Soon after, the Secretary of State for India in London informed the Political Resident in Bushire, Iran, that the U.S. Chief of Cable Censorship urgently requested permission to use the code, adding that it was a one-time pad, similar to the one used by the Ministry of War Transport in London. P.A.I.C. also received note of this. Apparently, someone pulled some strings.

Subsequently, the Political Resident confirmed to its agency in Bahrain that the code was indeed a one time pad from the U.S. Navy Department. Eventually, the agent informed the BAPCO representative that objection to the code had been withdrawn and that "the one time pad can be used on the understanding that the pad is not worked through more than once".




BAPCO started using the one-time pads as of January 15, 1944, more than eight months after their initial request. Yes, even during wartime, bureaucrats persist. Of course, we have to take in account that transportation and communication means in 1943 were quite different from today, and codes were always transferred safe-hand by courier.

Once the war had ended, BAPCO requested on August 22, 1945 permission from Bahrain to commence the use of the company's own cable code again, as used before the outbreak of hostilities in 1939.

Below one of the BAPCO coded messages from Bahrain to New York, with plain version included, submitted to Censorship as agreed with British authorities.


These archived conversations are a rare example of a commercial firm using the unbreakable one-time pad in the early 1940s. At that time, the use of such strong encryption was generally limited to governments, their military, intelligence agencies and diplomacy. BAPCO's use of one-time pads, allocated to them by the U.S. Navy Department, is a nice example of how government and commercial firms teamed up to ensure the highest level of communications security for those companies that were somehow important to the war effort.

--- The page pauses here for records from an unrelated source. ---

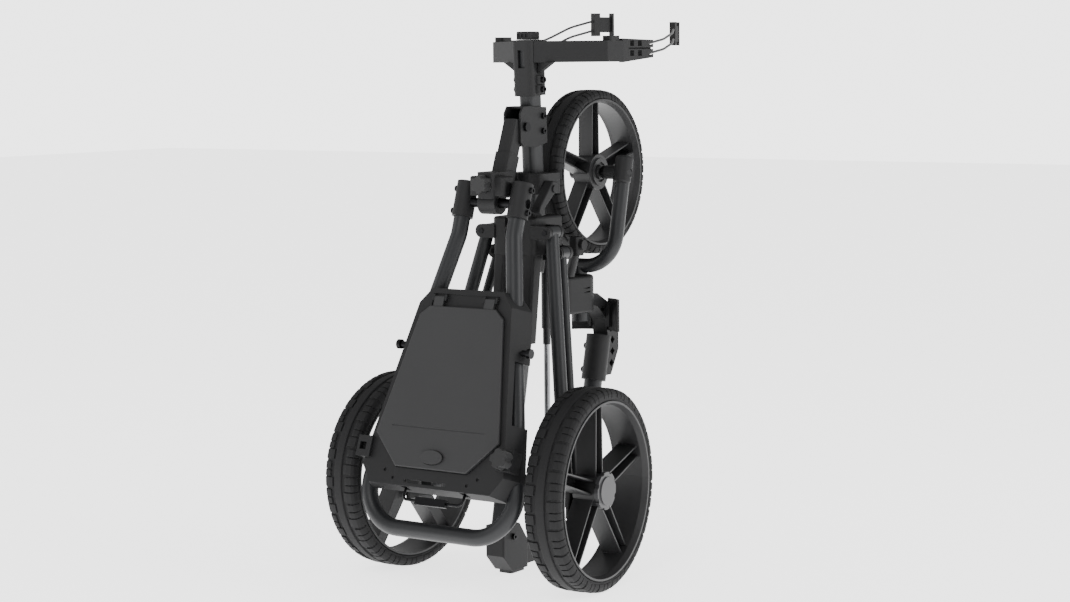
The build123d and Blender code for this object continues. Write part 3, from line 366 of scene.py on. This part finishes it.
def tyre(name, node, body, spin, half, crown, seat):
    """A tyre with its tread, set on its wheel's axle."""
    floor_r = crown - GROOVE_DEPTH
    carcass = [
        (-half + 2, seat), (-half + 0.8, seat + 2), (-half + 0.8, crown - 9),
        (-half + 3.4, crown - 4.4), (-half + 8, floor_r), (-10, floor_r), (-7, floor_r),
        (-6.4, crown - 0.3), (-5, crown), (5, crown), (6.4, crown - 0.3), (7, floor_r),
        (10, floor_r), (half - 8, floor_r), (half - 3.4, crown - 4.4), (half - 0.8, crown - 9),
        (half - 0.8, seat + 2), (half - 2, seat),
    ]
    bm = bmesh.new()
    revolved(bm, [(x * MM, r * MM) for x, r in carcass], RING_STEPS)
    long_lug = [
        (10, floor_r - 1), (10, crown - 0.4), (half * 0.55, crown - 0.3), (half - 4.6, crown - 1.4),
        (half - 1.6, crown - 4.6), (half, crown - 9), (half, seat + 4), (half - 2, seat + 4),
        (half - 2, crown - 10), (half - 6, floor_r - 1.4),
    ]
    short_lug = [
        (14, floor_r - 1), (14, crown - 0.4), (half * 0.6, crown - 0.3), (half - 4.6, crown - 1.4),
        (half - 1.6, crown - 4.6), (half, crown - 9), (half, crown - 13), (half - 2, crown - 13),
        (half - 2, crown - 10), (half - 6, floor_r - 1.4),
    ]
    pitch = math.tau / LUGS
    for hand in (-1, 1):
        for i in range(LUGS):
            turn = pitch * (i + (0.25 if hand > 0 else 0.75))
            for outline, low, high in ((long_lug, -0.44, -0.10), (short_lug, -0.06, 0.16),
                                       (short_lug, 0.20, 0.46)):
                shape = [(hand * x * MM, r * MM) for x, r in outline]
                if hand < 0:
                    shape.reverse()
                lug(bm, shape, turn + low * pitch, turn + high * pitch, LUG_STEPS)
    bmesh.ops.recalc_face_normals(bm, faces=bm.faces)
    mesh = bpy.data.meshes.new(name)
    bm.to_mesh(mesh)
    bm.free()
    mesh.materials.append(eva)
    piece = bpy.data.objects.new(name, mesh)
    bpy.context.scene.collection.objects.link(piece)
    joint = joints[spin]
    across = Vector(joint["axis"]).normalized()
    low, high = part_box(node)
    middle = (low + high) / 2
    back = across.cross(Vector((0, 0, 1))).normalized()
    turned = Matrix((across, back, across.cross(back))).transposed().to_4x4()
    mesh.transform(Matrix.Translation(middle) @ turned)
    bevel = piece.modifiers.new("moulded_edges", "BEVEL")
    bevel.width = MOULD_EDGE
    bevel.segments = 2
    bevel.limit_method = "ANGLE"
    bevel.angle_limit = math.radians(40)
    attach(piece, body)
    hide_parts(node)


REAR_HALF, REAR_CROWN, REAR_SEAT = 28.5, 145.0, 127.0
tyre("rear_tread_right", "rear_tyre_right", "rear_wheel_right", "rear_wheel_spin_right",
     REAR_HALF, REAR_CROWN, REAR_SEAT)
tyre("rear_tread_left", "rear_tyre_left", "rear_wheel_left", "rear_wheel_spin_left",
     REAR_HALF, REAR_CROWN, REAR_SEAT)
tyre("front_tread", "front_tyre", "front_wheel", "front_wheel_spin", 25.0, 125.0, 111.0)

# ---------------------------------------------------------------- elastic straps
# Braided elastic cord: polyester over rubber strands. Two cords a side hold the bag, each fixed in
# an end plate and in a hook plate. The braid is drawn coarser than it is, so that it shows.
braid, tree = blank_material("braided_elastic_cord")
place = add(tree, "ShaderNodeTexCoord").outputs["Object"]
one_way = add(tree, "ShaderNodeTexWave", {"bands_direction": "DIAGONAL"}, Vector=place,
              Scale=1 / (4 * MM), Distortion=0.5)
colour = add(tree, "ShaderNodeMix", {"data_type": "RGBA"}, _0=one_way.outputs["Fac"],
             _6=tone("#161617"), _7=tone("#2a2a2b"))
edge = add(tree, "ShaderNodeBevel", {"samples": 4}, Radius=EDGE_RADIUS)
bump = add(tree, "ShaderNodeBump", Normal=edge.outputs[0], Strength=0.6,
           Distance=0.2 * MM, Height=one_way.outputs["Fac"])
finish_material(tree, add(
    tree, "ShaderNodeBsdfPrincipled", Base_Color=colour.outputs[2], Roughness=0.75,
    Sheen_Weight=0.2, Normal=bump.outputs[0]))
paint(braid, "strap_cords")
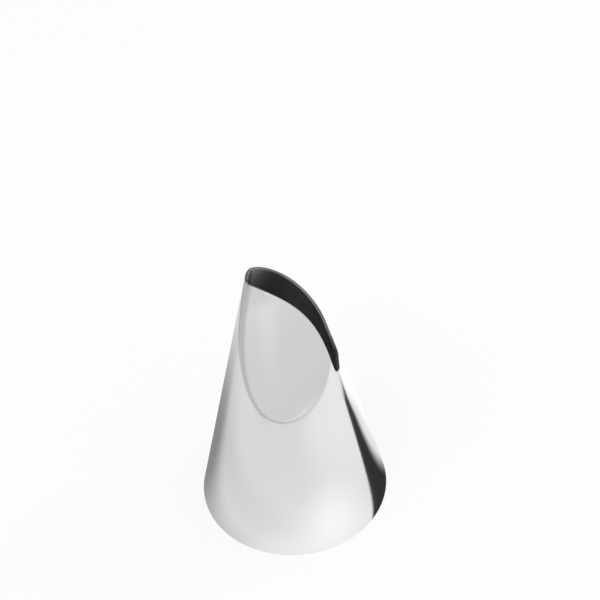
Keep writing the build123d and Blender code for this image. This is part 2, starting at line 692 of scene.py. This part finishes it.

All letters and cables regarding this request for using one-time pads are found in the British Library: India Office Records and Private Papers as File 10/5 BAPCO CODES, reference IOR/R/15/2/423. More examples of coded messages and their plain text version, submitted to censorship, are found in File 10/23 Code Messages - BAPCO, reference IOR/R/15/2/450. These records are archived in the Qatar Digital Library. More on the 1940 bombing raid on Bahrain in the Qatar Library, and an account of the attack on the BAPCO refirey is available at the Saudi Aramco website.

These documents are also unique as a reference, because the use of one-time pads is hardly mentioned in official documents from that era (for obvious security reasons) and they are, as far as I know, the earliest I came across. They confirm the use of one-time letter pads  by Political Residents of the British Imperial Civil Administration, the British Army, the Ministry of War Transport in London and the U.S. Navy, at least as early as 1943. Both British and U.S. authorities were quite familiar with the system and surprisingly even shared it with commercial firms. The archives also show that British Residents in the Middle East regularly received sets of two-way one-time pads.

More historical and technical information about one-time pad is available at my Cipher Machines and Cryptology website.

The Bahrain Petroleum Company (BAPCO), one of the oldest oil companies in the Middle East, was established in 1929 by Standard Oil Company of California. In 1930, BAPCO obtained the only oil concession in Bahrain. In 1936 they discovered the Awali oil field and opened a refinery with a capacity of 10,000 barrels per day. That same year, Standard Oil Company of California signed an agreement with Texaco, creating the joint venture California Texas Oil Company (Caltex). These companies are now known as Chevron and Texaco. The Bahrain government took over all BAPCO shares in 1980 and acquired full ownership in 1997.